May 17, 2006
Seniors Let Good Times Roll
Seniors swaying to a calypso beat and strutting their decked-out dogs painted a portrait last Saturday of what Americans are calling the "new old age."
The event, dubbed "Let the Good Life Roll: Radical Maturity In Action," was planned as part of the East End's premier Older Americans Month celebration. Guests including Congressman Tim Bishop and Southold Town Board members Bill Edwards and Dan Ross applauded the new, vibrant lives of seniors today.
Festivities were held at Peconic Landing. Both residents and members of the public enjoyed health and wellness demonstrations, a May Mile fitness walk around the grounds, a tram to the beach, a flower show, a tennis tournament, an art show, and perhaps the most popular event of all, a dog show and obedience exhibition.
Robert Syron, executive director of Peconic Landing, said the event was meant to celebrate the philosophy of total wellness, embraced by staff and residents, and to introduce the concept of radical maturity to the East End community.
And that's especially important in Southold, said Edwards, where the population today is much older on average than the nation as a whole. "In 20 years, the country will look a lot like Southold does today as the Baby Boom generation moves into their 60s and 70s," he said.
Since the Baby Boom peaked in 1956, when more than four million births were recorded, reminded Edwards, there are more people aged 50 in this country today than any other age. By 2020, those individuals will be reaching 65. "The country must and will change its perception of older Americans and the contributions they can make to society," said Edwards. "We in Southold are lucky to have such a pool of accumulated wisdom in our midst and it's very appropriate to recognize it with Older Americans Month."

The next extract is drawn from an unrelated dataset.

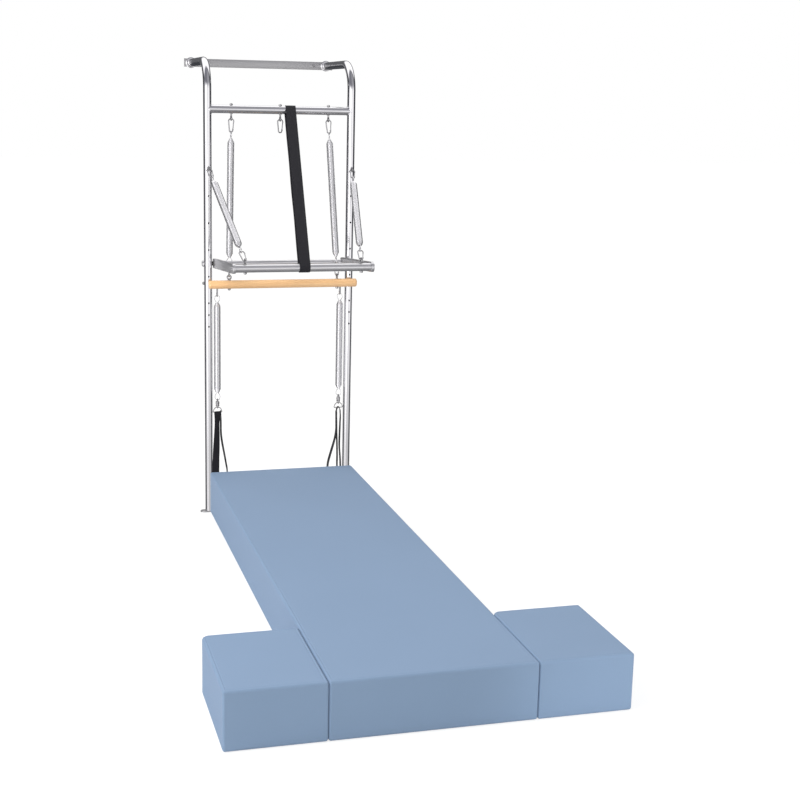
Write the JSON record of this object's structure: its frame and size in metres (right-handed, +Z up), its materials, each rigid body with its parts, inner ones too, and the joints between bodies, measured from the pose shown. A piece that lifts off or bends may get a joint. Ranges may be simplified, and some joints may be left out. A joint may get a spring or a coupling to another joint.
{
  "type": "wall-mounted spring exercise unit",
  "caption": "Wall-fixed steel tube rack with springs, push-through bar, wooden roll-down bar and foot straps, above a raised blue mat with side blocks",
  "frame": {"origin": "on the floor, under the middle of the whole unit", "axes": "+X runs right along the wall as seen by someone facing it, +Y points into the wall, +Z is up"},
  "size_m": [1.3896, 3.0995, 2.197],
  "materials": {
    "polished_steel": "polished tube",
    "grey_steel": "plain grey bar and plate",
    "satin_steel": "satin",
    "zinc_steel": "bright zinc plate",
    "black_plastic": "matt",
    "maple": "clear satin varnish",
    "black_webbing": "woven nylon webbing",
    "blue_vinyl": "soft grained vinyl"
  },
  "bodies": {
    "frame": {"left_lower_post": "polished_steel", "right_lower_post": "polished_steel", "left_upper_post": "polished_steel", "right_upper_post": "polished_steel", "left_post_coupling": "polished_steel", "right_post_coupling": "polished_steel", "left_foot_plate": "grey_steel", "right_foot_plate": "grey_steel", "crossbar": "polished_steel", "wall_rail": "grey_steel", "left_crossbar_eyebolt": "zinc_steel", "centre_crossbar_eyebolt": "zinc_steel", "right_crossbar_eyebolt": "zinc_steel", "left_front_eyebolt": "zinc_steel", "right_front_eyebolt": "zinc_steel", "left_leg_eyebolt": "zinc_steel", "right_leg_eyebolt": "zinc_steel", "left_pivot_bolt": "satin_steel", "right_pivot_bolt": "satin_steel", "left_pivot_spacer": "black_plastic", "right_pivot_spacer": "black_plastic", "left_push_spring_top_carabiner": "zinc_steel", "right_push_spring_top_carabiner": "zinc_steel", "left_push_spring": "zinc_steel", "right_push_spring": "zinc_steel", "safety_strap": "black_webbing", "mat": "blue_vinyl", "left_block": "blue_vinyl", "right_block": "blue_vinyl"},
    "push_bar": {"left_push_bar_plate": "satin_steel", "right_push_bar_plate": "satin_steel", "push_bar_handle": "satin_steel", "pivot_tube": "satin_steel", "left_handle_end_bolt": "polished_steel", "right_handle_end_bolt": "polished_steel", "left_handle_eyebolt": "zinc_steel", "right_handle_eyebolt": "zinc_steel", "left_push_spring_low_carabiner": "zinc_steel", "right_push_spring_low_carabiner": "zinc_steel"},
    "long_springs": {"left_long_spring_top_carabiner": "zinc_steel", "right_long_spring_top_carabiner": "zinc_steel", "left_long_spring": "zinc_steel", "right_long_spring": "zinc_steel"},
    "roll_down": {"roll_down_bar": "maple", "left_bar_eyebolt": "zinc_steel", "right_bar_eyebolt": "zinc_steel", "left_long_spring_low_carabiner": "zinc_steel", "right_long_spring_low_carabiner": "zinc_steel"},
    "spare_carabiner": {"spare_carabiner": "zinc_steel"},
    "left_leg_spring": {"left_leg_spring_carabiner": "zinc_steel", "left_leg_spring": "zinc_steel"},
    "left_leg_end": {"left_snap_hook": "zinc_steel", "left_d_ring": "zinc_steel"},
    "left_foot_strap": {"left_foot_strap": "black_webbing"},
    "right_leg_spring": {"right_leg_spring_carabiner": "zinc_steel", "right_leg_spring": "zinc_steel"},
    "right_leg_end": {"right_snap_hook": "zinc_steel", "right_d_ring": "zinc_steel"},
    "right_foot_strap": {"right_foot_strap": "black_webbing"}
  },
  "joints": [
    {"name": "push_bar_lift", "type": "hinge", "parent": "frame", "child": "push_bar", "pos_m": [-0.0125, 1, 1.225], "axis": [-1, 0, 0], "range_deg": [0, 62], "deforming": ["left_push_spring", "right_push_spring", "safety_strap"]},
    {"name": "roll_down_swing", "type": "hinge", "parent": "frame", "child": "long_springs", "pos_m": [-0.0125, 1, 1.90255], "axis": [-1, 0, 0], "range_deg": [0, 22]},
    {"name": "roll_down_stretch", "type": "slide", "parent": "long_springs", "child": "roll_down", "axis": [0, -0.0507, -0.9987], "range_m": [0, 0.25], "stiffness_N_per_m": 360, "springref_m": -0.05, "deforming": ["left_long_spring", "right_long_spring"]},
    {"name": "spare_carabiner_swing", "type": "hinge", "parent": "frame", "child": "spare_carabiner", "pos_m": [-0.0125, 1, 1.90255], "axis": [-1, 0, 0], "range_deg": [-50, 50]},
    {"name": "left_leg_spring_swing", "type": "hinge", "parent": "frame", "child": "left_leg_spring", "pos_m": [-0.3145, 1, 1.122], "axis": [-1, 0, 0], "range_deg": [-30, 35], "deforming": ["left_foot_strap"]},
    {"name": "left_leg_spring_stretch", "type": "slide", "parent": "left_leg_spring", "child": "left_leg_end", "axis": [0, 0, -1], "range_m": [0, 0.12], "stiffness_N_per_m": 250, "springref_m": -0.03, "deforming": ["left_leg_spring"]},
    {"name": "left_foot_strap_swing", "type": "hinge", "parent": "left_leg_end", "child": "left_foot_strap", "pos_m": [-0.3145, 1, 0.49895], "axis": [-1, 0, 0], "range_deg": [-30, 50], "deforming": ["left_foot_strap"]},
    {"name": "right_leg_spring_swing", "type": "hinge", "parent": "frame", "child": "right_leg_spring", "pos_m": [0.2895, 1, 1.122], "axis": [-1, 0, 0], "range_deg": [-30, 35], "deforming": ["right_foot_strap"]},
    {"name": "right_leg_spring_stretch", "type": "slide", "parent": "right_leg_spring", "child": "right_leg_end", "axis": [0, 0, -1], "range_m": [0, 0.12], "stiffness_N_per_m": 250, "springref_m": -0.03, "deforming": ["right_leg_spring"]},
    {"name": "right_foot_strap_swing", "type": "hinge", "parent": "right_leg_end", "child": "right_foot_strap", "pos_m": [0.2895, 1, 0.49895], "axis": [-1, 0, 0], "range_deg": [-30, 50], "deforming": ["right_foot_strap"]}
  ]
}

The event's dog show was the centerpiece of the afternoon. Programs such as pet therapy are a big hit with seniors who say their furry friends give new meaning to their lives. Bea Jochen, who teaches dog obedience, brought her dog, Annie, to demonstrate some crowd pleasers such as pooch jumping though hoops. Residents are encouraged to have pets. She said, "Pets provide such emotional support. Not only that, but they make us walk!"
Other costumed canines in the day's dog show included Becky and Cassidy, adorned with festive Caribbean leis; Pretzel, a miniature dachshund who came in hot dog garb, and Jack, the baby of the bunch at only a few months old.
Along with a pooch parade, residents took to the stage and told stories about their pets, including one poignant tale about Pride, a shelter dog who is loving his new life.
After the show, dog prizes including water bowls and treats were awarded for categories including best-dressed, best owner anecdote, funniest, best "welcome wiggle," and best kisser.